Except for the different WFL URI, the request and response are the same as for Create Workload above.
curl --location --request POST \
https://gotc-prod-wfl.gotc-prod.broadinstitute.org/api/v1/exec \
... and so on ...
Query Workload: /api/v1/workload?uuid=<uuid>⚓︎
Query WFL for a workload by its UUID.
curl --location --request GET \
https://gotc-prod-wfl.gotc-prod.broadinstitute.org/api/v1/workload?uuid=efb00901-378e-4365-86e7-edd0fbdaaab2 \
--header 'Authorization: Bearer '$(gcloud auth print-access-token)
A successful response from /api/v1/workload
is always an array of workload objects,
but specifying a UUID returns only one.
[
 {
   "commit": "477bb195c40cc5f5afb81ca1b57e97c9cc18fa2c",
   "created": "2021-04-05T16:02:31Z",
   "creator": "tbl@broadinstitute.org",
   "executor": "https://cromwell-gotc-auth.gotc-prod.broadinstitute.org",
   "output": "gs://broad-prod-somatic-genomes-output",
   "pipeline": "GDCWholeGenomeSomaticSingleSample",
   "project": "PO-1234",
   "release": "GDCWholeGenomeSomaticSingleSample_v1.1.0",
   "started": "2021-04-05T16:02:32Z",
   "uuid": "efb00901-378e-4365-86e7-edd0fbdaaab2",
   "version": "0.7.0",
   "wdl": "pipelines/broad/dna_seq/somatic/single_sample/wgs/gdc_genome/GDCWholeGenomeSomaticSingleSample.wdl"
 }
]
Query Workload with project: /api/v1/workload?project=<project>⚓︎
Query WFL for all workloads
with a specified project label.
curl --location --request GET \
/api/v1/workload?project=wgs-dev \
https://gotc-prod-wfl.gotc-prod.broadinstitute.org/api/v1/workload?project=PO-1234 \
--header 'Authorization: Bearer '$(gcloud auth print-access-token)
The response is the same as when specifying a UUID,
except the array may contain multiple workload objects
that share the same project value.
Note
A request to the /api/v1/workload endpoint
without a project or uuid parameter
returns all of the workloads
that WFL knows about.
That response might be large
and take a while to process.
List workflows managed by the workload GET /api/v1/workload/{uuid}/workflows⚓︎
curl -X GET '/api/v1/workload/efb00901-378e-4365-86e7-edd0fbdaaab2/workflows' \
     -H 'Authorization: Bearer '$(gcloud auth print-access-token)
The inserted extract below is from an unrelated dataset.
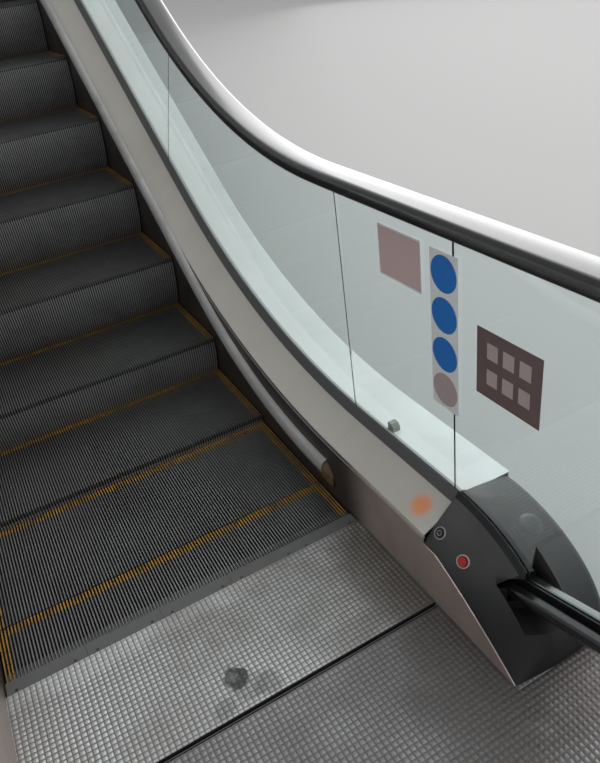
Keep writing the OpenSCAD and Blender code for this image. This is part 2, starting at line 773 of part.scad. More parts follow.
// Sheets of glass between the newels, parted by open joints
glass_z = deck_z + clamp_n;
joint_y = 75;
joint_first = 1032;
slant_joints = 4;
module newel_glass() {
    r = newel_r + glass_n;
    foot = [-newel_foot[0] - glass_n * sin(inlet_slope), newel_foot[1] - glass_n * cos(inlet_slope)];
    reach = newel_foot[0] - inlet_y + glass_n;
    translate([-newel_y, rail_z - newel_r]) circle(r = r, $fn = 144);
    polygon([[-newel_y, rail_z + glass_n], [-newel_y, rail_z - newel_r], foot,
        foot + reach * [1, -tan(inlet_slope)], [-inlet_y + 40, glass_z], [-deck_end + 20, glass_z],
        [-deck_end + 20, rail_z + glass_n]]);
}
module glass_shape() {
    slant = rise / sin(incline);
    step_d = (slant - 2 * joint_first + 300) / (slant_joints - 1);
    difference() {
        union() {
            newel_glass();
            translate([run_y, rise]) mirror([1, 0]) newel_glass();
            polygon(concat(run_points(rail_z, rail_drop, rail_r, glass_n, -deck_end,
                run_y + deck_end, 24),
                flip(deck_points(clamp_n + seat, -deck_end, run_y + deck_end))));
        }
        for (y = [joint_y, run_y - joint_y]) translate([y, -floor_h])
            square([glass_gap, rise + 2 * floor_h + rail_z]);
        for (i = [0 : slant_joints - 1])
            translate([corner_y, 0] + (joint_first + i * step_d) * [cos(incline), sin(incline)])
                rotate(incline) translate([0, -floor_h]) square([glass_gap, rail_z + 2 * floor_h]);
    }
}
module glass() {
    color([0.75, 0.9, 0.85, 0.4]) upright(glass_x, glass_t) glass_shape();
}
module glass_right() { home() glass(); }
module glass_left() { home() at_left() glass(); }

// Newel base: a moulded cover lofted across the width. From the skirt to the glass its outline
// goes over from the skirt's edge to a quarter ellipse, the crown; beyond the glass it is lower.
cap_steps = 14;
edge_x = glass_x - 5;
cap_xs = [skirt_x, skirt_x + 12, skirt_x + 32, skirt_x + 56, skirt_x + 80, edge_x,
    outer_x + 40, side_x - 14, side_x];
function edge_point(u) = let (y = deck_end + (skirt_end - deck_end) * u,
    t = max(0, (y - edge_y) / (skirt_end - edge_y)))
    [-y, cap_edge + (floor_z - cap_edge) * t + edge_bulge * t * (1 - t)];
function crown_point(x, a) = let (
    drop = lookup(x, [[edge_x, 0], [outer_x + 40, 8], [side_x - 14, 20], [side_x, 34]]),
    back = lookup(x, [[outer_x + 40, 0], [side_x - 14, 2], [side_x, 10]]))
    [-deck_end - (cap_end - back - deck_end) * sin(a), floor_z + (cap_h - drop - floor_z) * cos(a)];
function cap_point(x, a) = let (f = min(1, (x - skirt_x) / (edge_x - skirt_x)) ^ 0.85)
    (1 - f) * edge_point(sin(a)) + f * crown_point(x, a);
function cap_section(x) = [for (i = [-1 : cap_steps])
    let (q = i < 0 ? [-deck_end, floor_z] : cap_point(x, 90 * i / cap_steps)) [x, q[0], q[1]]];

// A solid through sections with as many points each, from left to right
module loft(sections) {
    m = len(sections[0]);
    n = len(sections);
    polyhedron([for (c = sections, q = c) q], concat(
        [[for (j = [0 : m - 1]) j]],
        [for (i = [0 : n - 2], j = [0 : m - 1]) each let (a = i * m + j, b = i * m + (j + 1) % m)
            [[a, a + m, b], [b, a + m, b + m]]],
        [[for (j = [m - 1 : -1 : 0]) (n - 1) * m + j]]));
}
module cap_body() {
    loft([for (x = cap_xs) cap_section(x)]);
}
port_w = 120;
port_z = 105;
port_back = inlet_y - 8;
port_point = inlet_y + 29;
slot_gap = 3;
// Plan of the port round the handrail: its back runs forward to the glass from both sides
function port_plan(gap) = [[mid_x - port_w / 2 + gap, -port_back - gap],
    [glass_x, -port_point - gap], [glass_x + glass_t, -port_point - gap],
    [mid_x + port_w / 2 - gap, -port_back - gap]];
module glass_slot(low) {
    upright(glass_x - slot_gap, glass_t + 2 * slot_gap)
        polygon([[-cap_end - 10, low], [-cap_end - 10, cap_h + 20], [-deck_end + 1, cap_h + 20],
            [-deck_end + 1, low]]);
}
module cap() {
    difference() {
        cap_body();
        glass_slot(glass_z - slot_gap);
        translate([0, 0, port_z]) linear_extrude(cap_h) polygon(concat(port_plan(0),
            [[mid_x + port_w / 2, -cap_end - 10], [mid_x - port_w / 2, -cap_end - 10]]));
        translate([mid_x - rail_w / 2 - 4, -newel_foot[0], newel_foot[1]])
            rotate([-inlet_slope, 0, 0]) translate([0, 0, -rail_t - 4])
            cube([rail_w + 8, 700, rail_t + 20]);
    }
}

// Plate that closes the port round the handrail
inlet_t = 6;
inlet_h = 62;
module inlet() {
    mouth = rail_w + 6;
    difference() {
        translate([0, 0, port_z]) linear_extrude(inlet_h) polygon(concat(port_plan(seat),
            [for (q = flip(port_plan(seat))) q - [0, inlet_t]]));
        glass_slot(glass_z);
        translate([mid_x - mouth / 2, -newel_foot[0], newel_foot[1]])
            rotate([-inlet_slope, 0, 0]) translate([0, 0, -rail_t - 4])
            cube([mouth, 700, rail_t + 20]);
    }
}
module inlets() {
    inlet();
    at_left() inlet();
}
module inlets_lower() { home() color("black") inlets(); }
module inlets_upper() { home() at_top() color("black") inlets(); }

// Places of the two controls on the flank of the lower right newel base: [place, dip, tilt]
button_at = [[skirt_x + 31.5, -492, 193], 15.8, 50];
key_at = [[skirt_x + 31, -410.5, 216.5], 0.9, 45.4];
bore_h = 26;
ring_up = 3;
module on_flank(spot) {
    translate(spot[0]) rotate([spot[1], -spot[2], 0]) children();
}
module control_bore(d) {
    translate([0, 0, -bore_h]) cylinder(h = 3 * bore_h, d = d + 2 * ring_w);
}
module control_ring(d) {
    translate([0, 0, -bore_h + 0.5]) difference() {
        cylinder(h = bore_h + ring_up, d = d + 2 * ring_w - 2 * seat);
        translate([0, 0, -1]) cylinder(h = bore_h + 10, d = d + 2 * control_gap);
    }
}

module newel_base_lower_right() {
    home() color([0.2, 0.2, 0.2]) difference() {
        cap();
        on_flank(button_at) control_bore(button_d);
        on_flank(key_at) control_bore(key_d);
    }
}
module control_rings() {
    home() color("lightgray") {
        on_flank(button_at) control_ring(button_d);
        on_flank(key_at) control_ring(key_d);
    }
}
module newel_base_lower_left() { home() color([0.2, 0.2, 0.2]) at_left() cap(); }
module newel_bases_upper() {
    home() at_top() color([0.2, 0.2, 0.2]) {
        cap();
        at_left() cap();
    }
}

module stop_button() {
    home() color("red") on_flank(button_at) translate([0, 0, -bore_h + button_travel + 1])
        cylinder(h = bore_h + ring_up, d = button_d);
}
module key_switch() {
    home() color("silver") on_flank(key_at) translate([0, 0, -bore_h + 0.5]) difference() {
        cylinder(h = bore_h + ring_up + 2, d = key_d);
        translate([-1.5, -5, bore_h - 3]) cube([3, 10, 20]);
    }
}

steps_1();
steps_2();
steps_3();
steps_4();
steps_5();
tracks();
comb_lower();
comb_upper();
comb_carrier_lower();
comb_carrier_upper();
floor_covers_lower();
floor_covers_upper();
landing_frame_lower();
landing_frame_upper();
lower_bearing();
upper_bearing();
truss_left();
truss_right();
cross_beams();
side_panels_left();
side_panels_right();
soffit();
end_plate();
skirt_left();
skirt_right();
deflectors();
inner_deck_left();
inner_deck_right();
outer_deck_left();
outer_deck_right();
gaskets_left();
gaskets_right();
glass_clamps();
glass_left();
glass_right();
handrail_guides();
handrail_left();
handrail_right();
newel_base_lower_left();
newel_base_lower_right();
newel_bases_upper();
inlets_lower();
inlets_upper();
control_rings();
deck_block();
stop_button();
key_switch();
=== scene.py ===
# %% [markdown]
# # A glass-sided escalator
# The machine comes in as solids from its CAD model. This notebook dresses it: it adds the fine
# forms that the solids leave out, gives every surface its finish, and sets up a plain studio with
# a camera at the photograph's viewpoint on the lower landing.

# %% Load the solids
import json
import math

import bpy
import numpy as np
from mathutils import Matrix, Vector


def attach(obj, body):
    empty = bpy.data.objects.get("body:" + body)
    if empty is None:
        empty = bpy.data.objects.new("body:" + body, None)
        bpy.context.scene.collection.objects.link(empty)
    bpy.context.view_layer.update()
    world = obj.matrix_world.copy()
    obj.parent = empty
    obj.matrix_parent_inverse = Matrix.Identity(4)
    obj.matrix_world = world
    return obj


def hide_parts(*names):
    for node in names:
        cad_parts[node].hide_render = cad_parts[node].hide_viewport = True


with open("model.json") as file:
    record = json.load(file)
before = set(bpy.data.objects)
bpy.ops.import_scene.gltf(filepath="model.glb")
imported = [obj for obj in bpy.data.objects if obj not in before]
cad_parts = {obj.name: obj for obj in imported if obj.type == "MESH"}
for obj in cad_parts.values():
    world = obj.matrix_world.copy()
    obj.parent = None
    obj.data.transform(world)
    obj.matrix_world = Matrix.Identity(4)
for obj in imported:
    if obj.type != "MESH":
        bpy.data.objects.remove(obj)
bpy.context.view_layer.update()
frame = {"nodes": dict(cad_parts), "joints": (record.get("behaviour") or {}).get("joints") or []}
node = frame["nodes"]

# %% [markdown]
# ## Sizes of the machine
# The same driving sizes as in the CAD model, in metres. The working frame has its origin on the
# centre line at the lower comb tips, at tread level; HOME moves a point from there into the part's
# frame, whose origin is under the lower bearing. Rows of points are N x 3 arrays.

# %% Driving sizes
HOME = np.array([0.0, 1.525, 0.150])
RISE, INCLINE = 3.4, math.radians(35)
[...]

A successful response from /api/v1/workload/{uuid}/workload
is always an array of Cromwell workflows with their statuses.
[{
      "status": "Submitted",
      "updated": "2021-04-05T16:02:32Z",
      "uuid": "8c1f586e-036b-4690-87c2-2af5d7e00450",
      "inputs": {
          "base_file_name": "27B-6",
          "contamination_vcf": "gs://gatk-best-practices/somatic-hg38/small_exac_common_3.hg38.vcf.gz",
          "contamination_vcf_index": "gs://gatk-best-practices/somatic-hg38/small_exac_common_3.hg38.vcf.gz.tbi",
          "cram_ref_fasta": "gs://gcp-public-data--broad-references/hg38/v0/Homo_sapiens_assembly38.fasta",
          "cram_ref_fasta_index": "gs://gcp-public-data--broad-references/hg38/v0/Homo_sapiens_assembly38.fasta.fai",
          "dbsnp_vcf": "gs://gcp-public-data--broad-references/hg38/v0/gdc/dbsnp_144.hg38.vcf.gz",
          "dbsnp_vcf_index": "gs://gcp-public-data--broad-references/hg38/v0/gdc/dbsnp_144.hg38.vcf.gz.tbi",
          "input_cram": "gs://broad-gotc-prod-storage/pipeline/PO-1234/27B-6/v1/27B-6.cram"
      },
      "options": {
          "monitoring_script": "gs://broad-gotc-prod-storage/scripts/monitoring_script.sh"
      }
}]